They have very different approaches, but it’s looking out from these two vantage points, site-responsive theatre and new writing, that we can start to see how prison and its effects have been articulated – and challenged – in popular and experimental theatre.
Staging Gay Men in Prison: Mark Storor’s a tender subject
A tender subject, produced by Artangel and created by Mark Storor, staged experiences of gay men in prisons in a site-responsive installation. The work was developed over three years through residential workshops in prisons around the UK exploring the place of tenderness in the harsh world of the institution.

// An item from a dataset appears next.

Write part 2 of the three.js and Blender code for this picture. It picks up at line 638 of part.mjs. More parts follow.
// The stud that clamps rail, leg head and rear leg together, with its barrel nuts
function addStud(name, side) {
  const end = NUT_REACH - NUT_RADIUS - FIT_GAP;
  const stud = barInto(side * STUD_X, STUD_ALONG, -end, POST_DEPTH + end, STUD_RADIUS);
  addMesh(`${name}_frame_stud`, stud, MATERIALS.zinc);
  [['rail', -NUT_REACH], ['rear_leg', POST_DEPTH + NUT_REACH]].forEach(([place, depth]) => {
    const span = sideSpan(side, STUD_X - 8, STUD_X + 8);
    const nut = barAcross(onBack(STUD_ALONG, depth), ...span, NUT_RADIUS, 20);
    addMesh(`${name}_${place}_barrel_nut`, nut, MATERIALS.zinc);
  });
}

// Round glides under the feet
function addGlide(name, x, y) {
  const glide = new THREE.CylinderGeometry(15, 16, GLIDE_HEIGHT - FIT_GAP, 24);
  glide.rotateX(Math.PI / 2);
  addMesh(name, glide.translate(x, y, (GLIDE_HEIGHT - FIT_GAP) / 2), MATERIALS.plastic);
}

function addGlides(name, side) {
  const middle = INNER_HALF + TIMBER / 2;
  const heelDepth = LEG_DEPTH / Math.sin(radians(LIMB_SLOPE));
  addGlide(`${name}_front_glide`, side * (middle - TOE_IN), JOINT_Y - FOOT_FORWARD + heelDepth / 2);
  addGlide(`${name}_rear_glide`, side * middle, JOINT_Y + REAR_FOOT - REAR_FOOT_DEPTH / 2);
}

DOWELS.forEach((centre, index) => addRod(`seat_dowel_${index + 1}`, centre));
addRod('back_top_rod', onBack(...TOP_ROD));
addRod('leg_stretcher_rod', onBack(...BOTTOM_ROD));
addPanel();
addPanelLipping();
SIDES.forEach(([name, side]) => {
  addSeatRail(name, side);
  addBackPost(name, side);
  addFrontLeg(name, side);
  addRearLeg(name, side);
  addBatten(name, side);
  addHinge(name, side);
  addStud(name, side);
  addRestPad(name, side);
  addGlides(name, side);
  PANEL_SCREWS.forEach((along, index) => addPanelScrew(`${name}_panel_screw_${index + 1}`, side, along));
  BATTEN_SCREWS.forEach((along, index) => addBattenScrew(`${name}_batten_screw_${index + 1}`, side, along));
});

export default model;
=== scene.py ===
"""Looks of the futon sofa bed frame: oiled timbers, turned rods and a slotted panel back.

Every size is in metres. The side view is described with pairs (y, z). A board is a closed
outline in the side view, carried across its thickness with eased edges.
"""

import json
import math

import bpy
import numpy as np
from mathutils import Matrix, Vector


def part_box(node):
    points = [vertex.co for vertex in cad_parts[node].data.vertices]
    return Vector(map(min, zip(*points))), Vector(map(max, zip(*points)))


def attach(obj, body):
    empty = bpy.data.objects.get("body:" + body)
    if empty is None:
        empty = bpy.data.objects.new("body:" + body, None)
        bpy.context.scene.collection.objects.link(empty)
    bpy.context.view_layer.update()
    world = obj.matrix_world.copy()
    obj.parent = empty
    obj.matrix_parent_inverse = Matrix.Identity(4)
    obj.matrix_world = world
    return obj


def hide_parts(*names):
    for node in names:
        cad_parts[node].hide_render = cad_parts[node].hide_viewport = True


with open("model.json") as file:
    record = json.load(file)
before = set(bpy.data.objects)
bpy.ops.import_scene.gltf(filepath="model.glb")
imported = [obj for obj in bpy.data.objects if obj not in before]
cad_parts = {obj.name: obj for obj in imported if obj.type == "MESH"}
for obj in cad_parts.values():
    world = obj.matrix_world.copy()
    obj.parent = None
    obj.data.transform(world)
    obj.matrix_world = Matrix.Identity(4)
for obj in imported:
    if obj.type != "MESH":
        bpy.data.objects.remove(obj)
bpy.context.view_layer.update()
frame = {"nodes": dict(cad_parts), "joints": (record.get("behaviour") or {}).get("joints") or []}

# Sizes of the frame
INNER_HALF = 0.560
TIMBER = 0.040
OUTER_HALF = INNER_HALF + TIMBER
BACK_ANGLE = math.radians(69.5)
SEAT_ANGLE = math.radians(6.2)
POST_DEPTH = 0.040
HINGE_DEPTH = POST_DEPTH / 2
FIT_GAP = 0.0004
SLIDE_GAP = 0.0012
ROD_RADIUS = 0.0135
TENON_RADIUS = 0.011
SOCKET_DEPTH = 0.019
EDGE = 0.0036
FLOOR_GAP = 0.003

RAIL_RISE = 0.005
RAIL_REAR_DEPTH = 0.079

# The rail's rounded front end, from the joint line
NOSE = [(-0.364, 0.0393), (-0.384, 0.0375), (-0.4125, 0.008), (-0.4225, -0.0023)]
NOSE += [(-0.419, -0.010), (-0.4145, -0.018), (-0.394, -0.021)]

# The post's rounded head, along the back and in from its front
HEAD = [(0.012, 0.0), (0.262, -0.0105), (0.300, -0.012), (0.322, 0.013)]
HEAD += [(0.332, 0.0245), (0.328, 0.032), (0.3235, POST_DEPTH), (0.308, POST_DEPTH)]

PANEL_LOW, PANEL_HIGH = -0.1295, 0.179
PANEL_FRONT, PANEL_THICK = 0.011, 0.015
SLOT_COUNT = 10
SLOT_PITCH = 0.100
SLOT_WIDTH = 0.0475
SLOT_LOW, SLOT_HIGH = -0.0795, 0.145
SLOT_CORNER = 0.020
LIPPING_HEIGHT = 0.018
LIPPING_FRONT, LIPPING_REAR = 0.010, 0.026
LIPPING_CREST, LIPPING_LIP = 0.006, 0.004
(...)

When approaching the prison service, Storor was told there ‘weren’t any’ gay men in the prison – which proved his suspicion that there was a stigma attached to being gay. Ultimately it took a connection with GALIPS (the support organisation for LGBT staff) to navigate the thorny issue, and to provide Storor with a second group of gay men with which to work – prison officers who may or may not be ‘out’ at work. Storor’s approach was to build visual metaphors by conducting research and development in the form of miniature devising residencies. Each group of prisoners (recruited because they were anti-homophobic rather than saying outright they were gay), worked through creative tasks and curated installations that provided views of surprising moments of tenderness. In one workshop, a prisoner slow-danced with a prison uniform that was suspended in the window.

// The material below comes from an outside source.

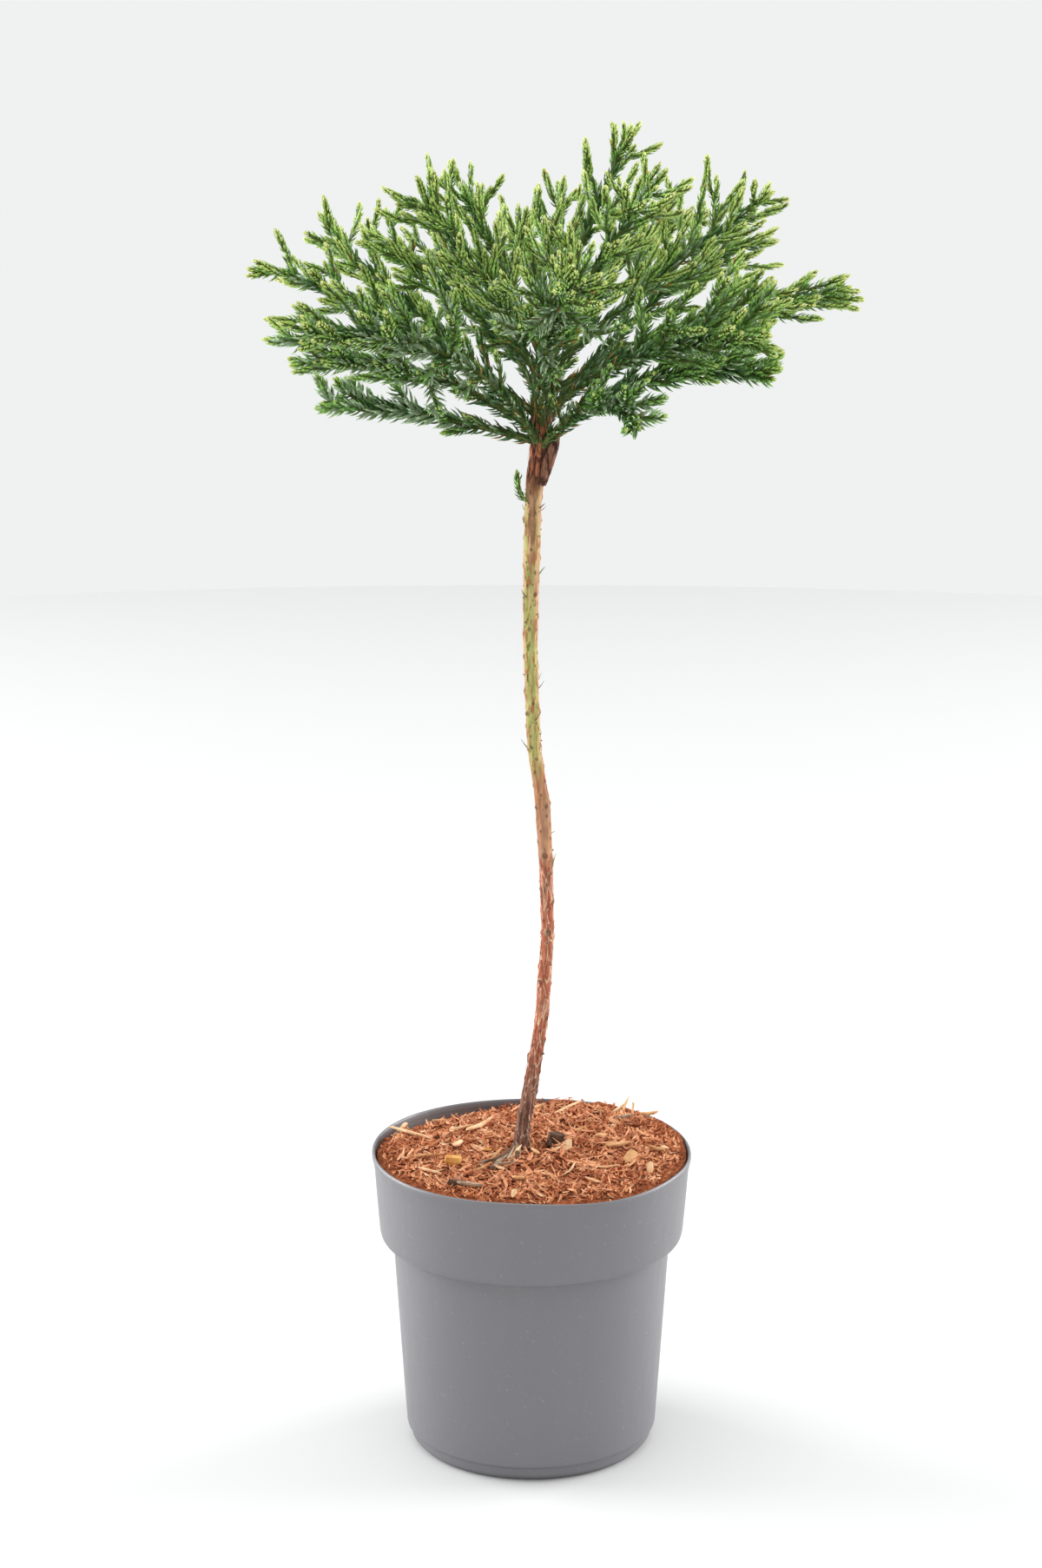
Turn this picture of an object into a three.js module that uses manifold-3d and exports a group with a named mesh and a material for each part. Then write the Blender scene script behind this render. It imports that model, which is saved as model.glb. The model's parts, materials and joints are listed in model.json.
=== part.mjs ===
// A grafted dwarf Japanese cedar, trained as a small standard, in its round nursery pot.
// Millimetres, +Z up. The origin is at the middle of the pot's flat underside.
import * as THREE from "three";
import { mergeVertices } from "three/addons/utils/BufferGeometryUtils.js";
import Module from "manifold-3d";

const wasm = await Module();
wasm.setup();

// ---------------------------------------------------------------- sizes

const SHORTEST_EDGES = [0.06, 0.04, 0.02, 0.01, 0.1, 0.15]; // the first that leaves a sound solid is used
const CLEAR = 0.35; // gap between neighbours that touch on the real plant
const POT_SIDES = 28;
const POT_FLOOR = 2;

// The pot's outside, from the middle of the underside up to the lip: [radius, height].
const POT_OUTSIDE = [
  [0, 0],
  [73, 0],
  [76.4, 3.5],
  [77.2, 9],
  [79.2, 10.5],
  [87.2, 133.5],
  [92.2, 134.5],
  [94.6, 136.5],
  [95.6, 140],
  [98.3, 181],
  [100, 183],
  [100, 190],
];

// The pot's inside, from the lip down to the floor.
const POT_INSIDE = [
  [98.4, 190],
  [96.8, 180],
  [94.0, 139.5],
  [92.4, 136.8],
  [85.7, 135.2],
  [77.5, 11],
  [74.6, POT_FLOOR],
  [0, POT_FLOOR],
];

const SOIL_TOP = 172;
const MULCH_FOOT = SOIL_TOP + CLEAR;
const MULCH_EDGE = 186;
const MULCH_MIDDLE = 191.5;
const MULCH_SLOPE = 0.035; // rises to the right, as it was thrown in
const MULCH_ROUGHNESS = 1.1;

// The trunk: [height, how far its middle stands to the right, radius].
const TRUNK = [
  [SOIL_TOP + CLEAR, -6.3, 7.8],
  [178, -6.3, 6.2],
  [188, -6, 5.3],
  [201, -6, 4.7],
  [245, 2, 4.25],
  [281, 7, 4.1],
  [333, 10, 4.0],
  [368, 9, 4.1],
  [411, 7, 4.4],
  [448, 1.5, 4.2],
  [511, -1, 4.3],
  [570, 0, 4.9],
  [605, 1, 5.1],
  [622, 4, 5.6],
  [630, 5, 5.9],
  [650, 6, 5.8],
  [670, 7, 4.8],
  [685, 7.75, 3.7],
  [700, 8.5, 2.5],
];
const TRUNK_SIDES = 8;
const ROOT_FLARE = 0.1; // how much the foot swells where the roots go out

// The cut rootstock stub beside the graft: [x, y, z, radius].
const STUB = [
  [5, -2.5, 610, 3.4],
  [9.5, -5, 622, 3.3],
  [13, -6.2, 633, 2.8],
  [15.5, -6.8, 642, 0.8],
];

// The sprig that the rootstock put out under the graft: [x, y, z].
const SPRIG = [
  [-2.5, -1, 598.5],
  [-6.6, -2, 603],
  [-8.2, -2.4, 609.5],
  [-8.8, -2.2, 617],
];

const LEADER_CLEAR = 1.25; // the leader's mass starts this far up from the trunk's tip
const BOUGH_SIDES = 5;
const BOUGH_STEPS = 2;
const BOUGH_FOOT = 2.6; // radius where it leaves the trunk
const BOUGH_TIP = 1.9; // radius where it enters its mass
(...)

Following the long development phase, Artangel forged a relationship with Only Connect, a theatre company in North London working with ex-prisoners. They, alongside prison officers who volunteered to participate in the performance, played the roles.
The first third of the piece is thrilling: a pick up in a blacked-out prison van, transportation to an unknown place, a feeling of indeterminacy while waiting for orders from the prison officers. The audience is finally led into a labyrinthine series of corridors, where we wait, hearing far-off noises of flesh, and gates slamming shut behind us. It smells of disinfectant and mould. The officers lead the small audience from room to room – each one providing a glimpse into the sensory landscape of incarceration. We have encounters with prisoners in the shower room: two men navigating a slippery floor scattered with a hundred bars of soap, and another man throwing water all over them. I’m reminded of waterboarding as a form of torture, and recall those images of Abu Ghraib, in which prisoners are objects of ridicule in their postures of fleshly indecency. Recollecting the discomfort I felt, it’s not certain that the performance adequately unpacks the power of viewer/viewed. Rather, the prisoners are under the surveillance of both the stern and silent officers and ourselves.

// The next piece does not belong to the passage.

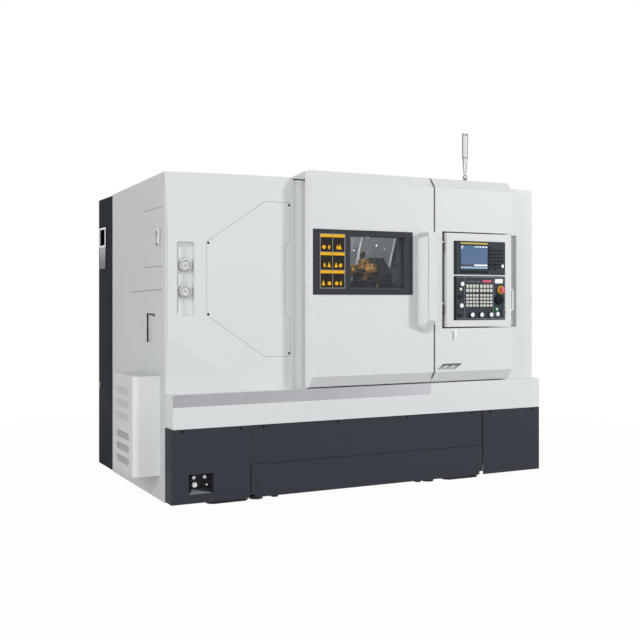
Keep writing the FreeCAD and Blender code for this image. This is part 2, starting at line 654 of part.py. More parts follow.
keep("window_frame", fused([frame_plate.fuse(frame_sleeve).cut(glass_hole), seat]))
keep("window_glass", block(GLASS_LEFT, GLASS_RIGHT, glass_y, glass_y + GLASS_THICK, GLASS_BOTTOM, GLASS_TOP))

plate = block(NOTICE_LEFT, NOTICE_RIGHT, DOOR_FRONT - WINDOW_PLATE - 1, DOOR_FRONT - WINDOW_PLATE,
              NOTICE_BOTTOM, NOTICE_TOP)
keep("notice_plate", plate)


def door_handle():
    """Flat bar bent back to the door: square at the top, at 45 degrees below."""
    t = HANDLE_THICK
    out = DOOR_FRONT - HANDLE_OUT
    low = HANDLE_BOTTOM
    outer = [(DOOR_FRONT, low), (out, low + HANDLE_OUT), (out, HANDLE_TOP), (DOOR_FRONT, HANDLE_TOP)]
    inner = [(DOOR_FRONT, HANDLE_TOP - t), (out + t, HANDLE_TOP - t)]
    inner += [(out + t, low + HANDLE_OUT + t * 0.4), (DOOR_FRONT, low + t * 1.4)]
    bar = prism_x(outer + inner, HANDLE_LEFT, HANDLE_LEFT + HANDLE_WIDTH)
    sharp = edges_along(bar, (1, 0, 0), lambda p: p.y < out + 1)
    return bar.makeFillet(t * 0.8, sharp)


keep("door_handle", door_handle())


# ---------------------------------------------------------------------------
# Right front panel, end cover, hood, roof and rear sheet
# ---------------------------------------------------------------------------

recess = block(RECESS_LEFT, PANEL_RIGHT + 1, DOOR_FRONT - 5, DOOR_BACK + 5, RECESS_BOTTOM, RECESS_TOP)
panel = front_shell(PANEL_LEFT, PANEL_RIGHT).cut(recess)
recess_sheets = [
    block(RECESS_LEFT - SHEET, RECESS_LEFT, DOOR_FRONT, RECESS_BACK, RECESS_BOTTOM - SHEET, RECESS_TOP + SHEET),
    block(RECESS_LEFT - SHEET, PANEL_RIGHT, RECESS_BACK, RECESS_BACK + SHEET, RECESS_BOTTOM - SHEET,
          RECESS_TOP + SHEET),
    block(RECESS_LEFT, PANEL_RIGHT, DOOR_FRONT, RECESS_BACK, RECESS_BOTTOM - SHEET, RECESS_BOTTOM),
    block(RECESS_LEFT, PANEL_RIGHT, DOOR_FRONT, RECESS_BACK, RECESS_TOP, RECESS_TOP + SHEET),
]
hinge_x = RECESS_LEFT + 13
hinge_y = DOOR_FRONT + 8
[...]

The performance invites witnessing, but does not allow for intervention. The audience sees a gay officer climb back into a closet Trojan horse. Ultimately, we are not able to distinguish what counts as tenderness in this underworld. Nor do we have insight into the issues that being gay in a ‘homonormative’ space raises. The stereotypical images are counterpoised with the uncanny – a house made of Mother’s Pride bread, a field of flowers. Storor’s triumph in this work is not so much the exploration of the gay male experience of prison, which remains obscure, but in communicating the unexpected sensory stimulation and deprivation brought by denial.
New Writing: Clean Break Theatre Company
Clean Break Theatre Company has been developing theatre and education programmes for over thirty years. In their annual new writing commission, writers are invited to explore any aspect related to criminal justice and women. This means that most of the writers are able to avoid direct representations of prison life, and the trappings of voyeurism that approach might entail. (I call this the banality of the cell.) In most Clean Break plays, crime itself is not directly represented, I believe, because it is so ubiquitous that it loses impact in the theatre. Rather, the more subtle machinations of conflict, belonging and not belonging seem to run through the plays. The opportunity to explore crime and punishment and their causes and effects leads, I think, to creative, challenging contemporary new writing.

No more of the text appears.